The Eating Out Shivers

Everytime friends suggest eating out, I take a step back in my head.  I LOVE eating out.  Indian, burgers, pizza... the idea of not having to cook and have a great time with friends is pure bliss, that is until I remember that I can't eat just anything. 

There are a lot more people with food allergies today than there ever were, and many restaurants (especially if you live in a suburban area) don't cater to newer developments in eating habits.  The vegan movement is growing, however, currently at 3% of the nation's population, and rising!  Cities like New York City boast of having over 100 restaurants, cafes or bakeries that cater to vegan diets.  But what is one to do if your town/city don't have such a plethora of options? It's like going to war: plan ahead! 
If you have some amazing friends, like I do, they will be pretty laid back with going to any restaurant that has vegan options.  If not, then there's always plan B:  BYOF (Bring your own food).  Now, don't get discouraged or overwhelmed.  It may sound cumbersome and a pain in the butt to have to develop a habit of bringing your own food on every outing you go on, but there are simple ways to make this easy. 

1.  bulk cooking. 
I LIVE on this.  I usually make 1 pot of something and live off of it for the whole week.  If you don't mind this, it makes life easy, and you can enjoy vegan choices whilst being in great company.
If you are going to chance ordering something that is on the menu at a regular restaurant, make sure to ask specific questions, like whether or not something's cooked in butter or oil, and especially if you have food allergies, if the veggies have touched animal product or dairy. 
(**if you have severe dairy, wheat or nut allergies, you must make sure to specify to the waiter/waitress about cross contamination, i.e. cleaned bowls & dishware without having touched any of the above mentioned allergic products)

2.  snack options. 
have snacking options readily available.  find what you like best and make sure you have it in stock.  chances are, you can definitely expect at least a veg dish at whatever party or restaurant you go to, and most places are fine with serving you undressed (i.e. not buttered) veggies.  (I always ask for my vegan dressing, like a vinaigrette,  on the side.) 
 If this is not enough for you, the following will be the quickest, easiest option

3.  the store bought option
frozen, vegan meals
vegan packaged snacks/goods
vegan friendly protein bars (make sure to READ THE LABEL, as many protein bars use whey protein which is a milk derivative) 

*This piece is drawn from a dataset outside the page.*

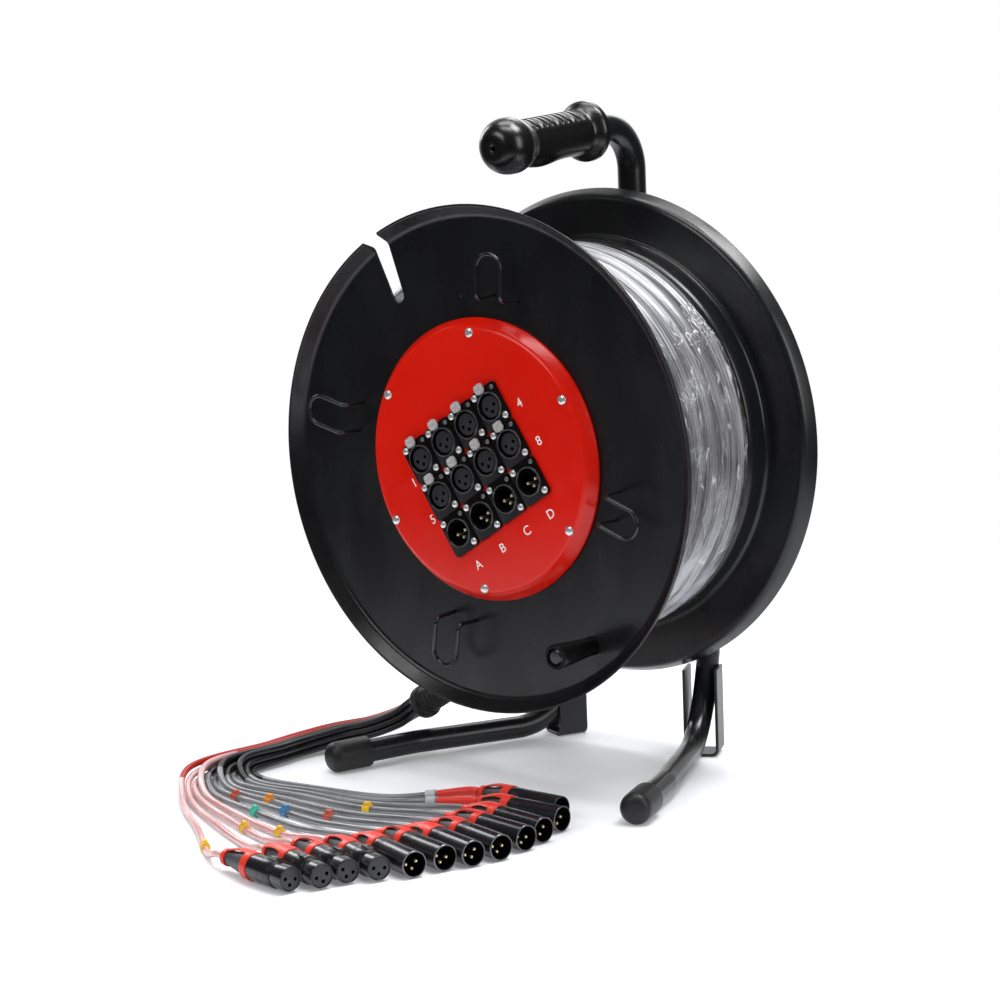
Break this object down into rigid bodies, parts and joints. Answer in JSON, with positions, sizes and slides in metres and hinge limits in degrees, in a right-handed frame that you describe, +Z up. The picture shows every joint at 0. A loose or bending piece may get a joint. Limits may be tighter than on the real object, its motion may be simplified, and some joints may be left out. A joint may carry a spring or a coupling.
{
  "type": "stage box snake",
  "caption": "Microphone multicore snake wound on a steel drum with crank, grip and stand; socket panel on the drum, cable plugs on the tails.",
  "frame": {"origin": "on the floor, under the middle of the reel's box without the loose cable", "axes": "+Z up, -Y the way that the connector panel faces, +X to the right of someone facing the panel; the drum's axis is along Y"},
  "size_m": [0.4123, 0.497, 0.5104],
  "materials": {
    "black_enamel": "satin black stove enamel",
    "black_rubber": "matte black rubber",
    "bright_metal": "bright plated steel",
    "grey_jacket": "grey soft vinyl jacket",
    "black_plastic": "satin black moulding",
    "red_lacquer": "gloss red lacquer",
    "black_metal": "smooth black plated metal"
  },
  "bodies": {
    "stand": {"frame_upright": "black_enamel", "frame_hoop": "black_enamel", "leg_left": "black_enamel", "leg_right": "black_enamel", "rear_bracket_left": "black_enamel", "rear_bracket_right": "black_enamel", "foot_cap_left": "black_rubber", "foot_cap_right": "black_rubber", "handle_grip": "black_rubber", "axle": "bright_metal", "axle_collar": "bright_metal", "trunk_cable": "grey_jacket", "breakout_boot": "black_rubber", "breakout_tails": "grey_jacket", "return_plug_a": "black_metal", "return_plug_b": "black_metal", "return_plug_c": "black_metal", "return_plug_d": "black_metal", "send_plug_1": "black_metal", "send_plug_2": "black_metal", "send_plug_3": "black_metal", "send_plug_4": "black_metal", "send_plug_5": "black_metal", "send_plug_6": "black_metal", "send_plug_7": "black_metal", "send_plug_8": "black_metal"},
    "drum": {"front_flange": "black_enamel", "rear_flange": "black_enamel", "drum_core": "black_enamel", "cable_inner_layers": "grey_jacket", "cable_outer_layer": "grey_jacket", "hub_bearing": "black_plastic", "connector_panel": "red_lacquer", "input_1": "black_plastic", "input_2": "black_plastic", "input_3": "black_plastic", "input_4": "black_plastic", "input_5": "black_plastic", "input_6": "black_plastic", "input_7": "black_plastic", "input_8": "black_plastic", "return_a": "black_plastic", "return_b": "black_plastic", "return_c": "black_plastic", "return_d": "black_plastic", "wire_hook_1": "black_metal", "wire_hook_2": "black_metal", "wire_hook_3": "black_metal", "wire_hook_4": "black_metal", "crank_stud": "bright_metal"},
    "crank_knob": {"crank_knob": "black_plastic"},
    "push_tab_1": {"push_tab_1": "bright_metal"},
    "push_tab_2": {"push_tab_2": "bright_metal"},
    "push_tab_3": {"push_tab_3": "bright_metal"},
    "push_tab_4": {"push_tab_4": "bright_metal"},
    "push_tab_5": {"push_tab_5": "bright_metal"},
    "push_tab_6": {"push_tab_6": "bright_metal"},
    "push_tab_7": {"push_tab_7": "bright_metal"},
    "push_tab_8": {"push_tab_8": "bright_metal"}
  },
  "joints": [
    {"name": "drum_spin", "type": "hinge", "parent": "stand", "child": "drum", "pos_m": [0, -0.0095, 0.253], "axis": [0, 1, 0], "continuous": true},
    {"name": "crank_knob_spin", "type": "hinge", "parent": "drum", "child": "crank_knob", "pos_m": [0.09241, -0.1045, 0.12152], "axis": [0, 1, 0], "continuous": true},
    {"name": "push_tab_1_press", "type": "slide", "parent": "drum", "child": "push_tab_1", "axis": [0, 1, 0], "range_m": [0, 0.0012], "stiffness_N_per_m": 400, "springref_m": -0.001},
    {"name": "push_tab_2_press", "type": "slide", "parent": "drum", "child": "push_tab_2", "axis": [0, 1, 0], "range_m": [0, 0.0012], "stiffness_N_per_m": 400, "springref_m": -0.001},
    {"name": "push_tab_3_press", "type": "slide", "parent": "drum", "child": "push_tab_3", "axis": [0, 1, 0], "range_m": [0, 0.0012], "stiffness_N_per_m": 400, "springref_m": -0.001},
    {"name": "push_tab_4_press", "type": "slide", "parent": "drum", "child": "push_tab_4", "axis": [0, 1, 0], "range_m": [0, 0.0012], "stiffness_N_per_m": 400, "springref_m": -0.001},
    {"name": "push_tab_5_press", "type": "slide", "parent": "drum", "child": "push_tab_5", "axis": [0, 1, 0], "range_m": [0, 0.0012], "stiffness_N_per_m": 400, "springref_m": -0.001},
    {"name": "push_tab_6_press", "type": "slide", "parent": "drum", "child": "push_tab_6", "axis": [0, 1, 0], "range_m": [0, 0.0012], "stiffness_N_per_m": 400, "springref_m": -0.001},
    {"name": "push_tab_7_press", "type": "slide", "parent": "drum", "child": "push_tab_7", "axis": [0, 1, 0], "range_m": [0, 0.0012], "stiffness_N_per_m": 400, "springref_m": -0.001},
    {"name": "push_tab_8_press", "type": "slide", "parent": "drum", "child": "push_tab_8", "axis": [0, 1, 0], "range_m": [0, 0.0012], "stiffness_N_per_m": 400, "springref_m": -0.001}
  ]
}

In truth, being a vegan is quite a commitment.  Heck, living a healthy lifestyle is a large undertaking and in today's fast-paced society, it's difficult to try and fit in a lifestyle that may resemble Little House on the Prairie, but if you think about it, what did the human population suffer back in those pioneer days, other than a lack of medical science technology?  People ate meat and carbs, fruits and veggies, worked hard from morning til night and lived until they were 90+.  Yes, it wasn't an ideal era, but what era is perfect?  Let's face it.  If you want to be healthy and live for a cause, it's going to take some work, but what we need to ask ourselves is this:  is the effort worth it? 

*more energy
*healthier me
*no digestive/allergic problems
*clearer skin (it's true!)
*stopping animal cruelty
*supporting natural, clean farming/living
*less destruction to the earth
*leaving behind good soil, good ethics and habits to pass on to the next generation
(these are just some of the perks of being healthy and/or being vegan)

I'd say it is.  Your well-being is worth the effort.